In an effort to clarify the situation, Eremets and Troyan travelled to Villigen in Switzerland in late April, to gather infrared spectra using the synchrotron light source at the Paul Scherrer Institute there. The data could reveal vibrations in the lattice structures of high-pressure hydrogen samples that would help theoreticians to identify specific structures of any solid phases that might be present, Eremets says. Such structural information would not, by itself, prove that the hydrogen had become metallic. But Eremets and Troyan also plan to attempt more thorough and extensive electrical measurements, which could prove conclusive.

Looking back, Eremets admits that he and Troyan probably should have been more circumspect in their paper — conveying the message that they might have made metallic hydrogen, rather than claiming more strongly that they had done so, as they did in their abstract and their concluding paragraphs.
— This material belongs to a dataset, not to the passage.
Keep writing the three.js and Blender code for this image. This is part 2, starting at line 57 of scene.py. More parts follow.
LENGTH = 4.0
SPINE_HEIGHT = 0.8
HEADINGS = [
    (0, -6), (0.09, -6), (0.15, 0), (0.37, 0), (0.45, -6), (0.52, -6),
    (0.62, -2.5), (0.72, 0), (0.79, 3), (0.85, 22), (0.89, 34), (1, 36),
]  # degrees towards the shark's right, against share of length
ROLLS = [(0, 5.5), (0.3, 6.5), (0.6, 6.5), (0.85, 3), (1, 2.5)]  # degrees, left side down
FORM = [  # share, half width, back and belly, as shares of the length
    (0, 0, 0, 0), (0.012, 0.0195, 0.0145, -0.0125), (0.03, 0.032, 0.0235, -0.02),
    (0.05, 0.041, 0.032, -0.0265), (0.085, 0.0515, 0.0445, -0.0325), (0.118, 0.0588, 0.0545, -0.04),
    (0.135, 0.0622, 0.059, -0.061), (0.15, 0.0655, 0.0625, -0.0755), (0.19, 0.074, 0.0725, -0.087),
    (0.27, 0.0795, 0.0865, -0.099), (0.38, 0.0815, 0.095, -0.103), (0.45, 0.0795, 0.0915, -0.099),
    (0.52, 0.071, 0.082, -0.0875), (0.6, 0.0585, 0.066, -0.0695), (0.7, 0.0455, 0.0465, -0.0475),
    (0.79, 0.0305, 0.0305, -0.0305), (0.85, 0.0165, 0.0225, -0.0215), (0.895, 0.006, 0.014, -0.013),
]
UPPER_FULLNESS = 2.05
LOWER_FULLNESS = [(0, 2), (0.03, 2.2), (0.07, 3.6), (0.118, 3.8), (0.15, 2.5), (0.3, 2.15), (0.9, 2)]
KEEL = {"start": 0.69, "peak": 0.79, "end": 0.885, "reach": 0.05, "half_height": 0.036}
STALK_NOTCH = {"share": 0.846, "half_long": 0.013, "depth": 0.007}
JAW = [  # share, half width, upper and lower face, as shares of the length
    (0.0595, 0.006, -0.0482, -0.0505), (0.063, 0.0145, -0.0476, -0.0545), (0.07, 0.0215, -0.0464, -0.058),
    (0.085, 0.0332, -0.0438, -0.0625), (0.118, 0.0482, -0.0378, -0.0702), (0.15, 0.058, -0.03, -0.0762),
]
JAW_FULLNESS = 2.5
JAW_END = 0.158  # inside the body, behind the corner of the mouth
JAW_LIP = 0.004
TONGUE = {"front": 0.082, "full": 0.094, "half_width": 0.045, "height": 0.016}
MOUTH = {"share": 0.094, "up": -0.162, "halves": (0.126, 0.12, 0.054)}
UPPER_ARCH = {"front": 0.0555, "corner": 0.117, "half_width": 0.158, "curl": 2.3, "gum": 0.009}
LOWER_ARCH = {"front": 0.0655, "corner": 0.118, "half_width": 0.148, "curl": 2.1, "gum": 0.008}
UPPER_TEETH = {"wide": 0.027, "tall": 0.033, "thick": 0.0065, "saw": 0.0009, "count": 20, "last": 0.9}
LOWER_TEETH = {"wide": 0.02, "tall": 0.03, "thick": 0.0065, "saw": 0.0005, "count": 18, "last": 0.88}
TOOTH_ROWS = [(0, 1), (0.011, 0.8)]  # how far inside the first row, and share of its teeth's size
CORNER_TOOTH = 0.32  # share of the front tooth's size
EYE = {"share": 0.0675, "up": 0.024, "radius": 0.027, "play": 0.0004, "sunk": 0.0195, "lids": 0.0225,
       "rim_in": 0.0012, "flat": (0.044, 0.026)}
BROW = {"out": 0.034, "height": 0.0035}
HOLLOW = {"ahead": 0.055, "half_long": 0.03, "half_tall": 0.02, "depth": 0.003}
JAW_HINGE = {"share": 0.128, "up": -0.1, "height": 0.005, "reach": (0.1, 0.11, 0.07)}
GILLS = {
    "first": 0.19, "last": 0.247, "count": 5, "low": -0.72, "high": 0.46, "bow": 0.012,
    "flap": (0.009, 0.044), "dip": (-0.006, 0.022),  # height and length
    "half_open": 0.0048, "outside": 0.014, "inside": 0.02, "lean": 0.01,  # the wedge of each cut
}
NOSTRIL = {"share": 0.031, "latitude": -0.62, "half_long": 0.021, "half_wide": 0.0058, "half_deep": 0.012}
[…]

Meanwhile, the race for metallic hydrogen continues, as other high-pressure research groups pursue their own experiments. Jeanloz points out that many members of this community, himself included, have mingled over the years as collaborators, postdocs, supervisors and mentors, only to go on to become each other's staunchest critics and rivals, unlikely to let the slightest chink in an argument go unchallenged. What emerges from this dynamic, say Jeanloz and others, is a creative tension that could eventually force those who claim to have produced metallic hydrogen to do enough experiments, with enough controls, to compile enough lines of evidence to convince even the pickiest of critics. Until then, the trophy seems to be up for grabs.